GIVEN INSTRUCTION ::
Show all lines from the data that include the word "caption".

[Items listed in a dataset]

■ ■ ■ ■ ■ ■ ■

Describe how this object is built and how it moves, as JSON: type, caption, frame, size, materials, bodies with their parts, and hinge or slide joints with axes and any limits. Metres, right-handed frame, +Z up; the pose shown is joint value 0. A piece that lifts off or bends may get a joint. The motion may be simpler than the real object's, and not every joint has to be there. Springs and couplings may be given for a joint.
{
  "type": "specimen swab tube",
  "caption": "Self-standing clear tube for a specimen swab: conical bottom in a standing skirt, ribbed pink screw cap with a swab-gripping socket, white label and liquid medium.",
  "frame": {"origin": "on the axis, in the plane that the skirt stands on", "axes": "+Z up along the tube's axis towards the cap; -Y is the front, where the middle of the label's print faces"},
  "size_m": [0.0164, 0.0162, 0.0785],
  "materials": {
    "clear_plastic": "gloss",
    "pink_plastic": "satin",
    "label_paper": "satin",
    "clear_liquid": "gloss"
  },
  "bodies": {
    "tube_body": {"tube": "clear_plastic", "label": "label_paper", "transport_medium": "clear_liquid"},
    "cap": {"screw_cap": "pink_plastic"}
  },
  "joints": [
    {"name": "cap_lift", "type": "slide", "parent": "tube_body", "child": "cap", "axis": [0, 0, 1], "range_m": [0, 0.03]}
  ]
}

■ ■ ■ ■ ■ ■ ■

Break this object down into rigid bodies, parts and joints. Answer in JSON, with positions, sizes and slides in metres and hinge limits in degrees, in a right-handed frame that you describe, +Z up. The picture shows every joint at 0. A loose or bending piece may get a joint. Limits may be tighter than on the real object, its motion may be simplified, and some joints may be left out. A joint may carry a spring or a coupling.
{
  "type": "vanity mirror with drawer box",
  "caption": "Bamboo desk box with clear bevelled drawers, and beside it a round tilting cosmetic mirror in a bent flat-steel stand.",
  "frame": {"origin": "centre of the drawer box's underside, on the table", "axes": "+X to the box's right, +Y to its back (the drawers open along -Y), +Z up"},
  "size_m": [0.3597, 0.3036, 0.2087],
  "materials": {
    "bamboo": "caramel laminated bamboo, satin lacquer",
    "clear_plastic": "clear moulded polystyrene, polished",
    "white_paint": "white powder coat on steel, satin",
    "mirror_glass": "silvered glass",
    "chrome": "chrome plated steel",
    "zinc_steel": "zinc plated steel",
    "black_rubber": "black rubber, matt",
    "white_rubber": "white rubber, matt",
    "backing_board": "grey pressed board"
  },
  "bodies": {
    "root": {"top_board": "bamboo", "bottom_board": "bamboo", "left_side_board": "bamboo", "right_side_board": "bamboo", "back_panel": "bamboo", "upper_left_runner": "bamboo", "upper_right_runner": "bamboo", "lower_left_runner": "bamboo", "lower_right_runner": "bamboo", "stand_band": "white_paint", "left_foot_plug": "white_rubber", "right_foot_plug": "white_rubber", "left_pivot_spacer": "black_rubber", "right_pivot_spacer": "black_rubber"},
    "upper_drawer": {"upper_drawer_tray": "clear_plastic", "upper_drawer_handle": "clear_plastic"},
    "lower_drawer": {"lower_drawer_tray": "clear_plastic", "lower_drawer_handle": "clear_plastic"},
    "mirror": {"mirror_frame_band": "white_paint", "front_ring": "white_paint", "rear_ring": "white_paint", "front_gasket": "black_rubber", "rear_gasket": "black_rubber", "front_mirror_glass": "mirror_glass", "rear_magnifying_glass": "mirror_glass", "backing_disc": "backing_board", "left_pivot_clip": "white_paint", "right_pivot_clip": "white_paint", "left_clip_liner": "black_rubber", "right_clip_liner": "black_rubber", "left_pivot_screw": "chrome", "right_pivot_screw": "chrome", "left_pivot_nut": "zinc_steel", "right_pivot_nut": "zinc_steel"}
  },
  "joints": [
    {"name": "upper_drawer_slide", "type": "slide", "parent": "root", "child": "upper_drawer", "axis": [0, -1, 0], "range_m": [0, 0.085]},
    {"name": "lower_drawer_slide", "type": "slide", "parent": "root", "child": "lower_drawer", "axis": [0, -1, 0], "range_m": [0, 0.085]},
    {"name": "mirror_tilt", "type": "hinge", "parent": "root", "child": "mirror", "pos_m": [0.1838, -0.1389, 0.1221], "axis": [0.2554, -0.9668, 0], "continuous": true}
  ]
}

■ ■ ■ ■ ■ ■ ■

TASK RESULT ::
Describe how this object is built and how it moves, as JSON: type, caption, frame, size, materials, bodies with their parts, and hinge or slide joints with axes and any limits. Metres, right-handed frame, +Z up; the pose shown is joint value 0. A piece that lifts off or bends may get a joint. The motion may be simpler than the real object's, and not every joint has to be there. Springs and couplings may be given for a joint.
  "caption": "Self-standing clear tube for a specimen swab: conical bottom in a standing skirt, ribbed pink screw cap with a swab-gripping socket, white label and liquid medium.",
  "caption": "Bamboo desk box with clear bevelled drawers, and beside it a round tilting cosmetic mirror in a bent flat-steel stand.",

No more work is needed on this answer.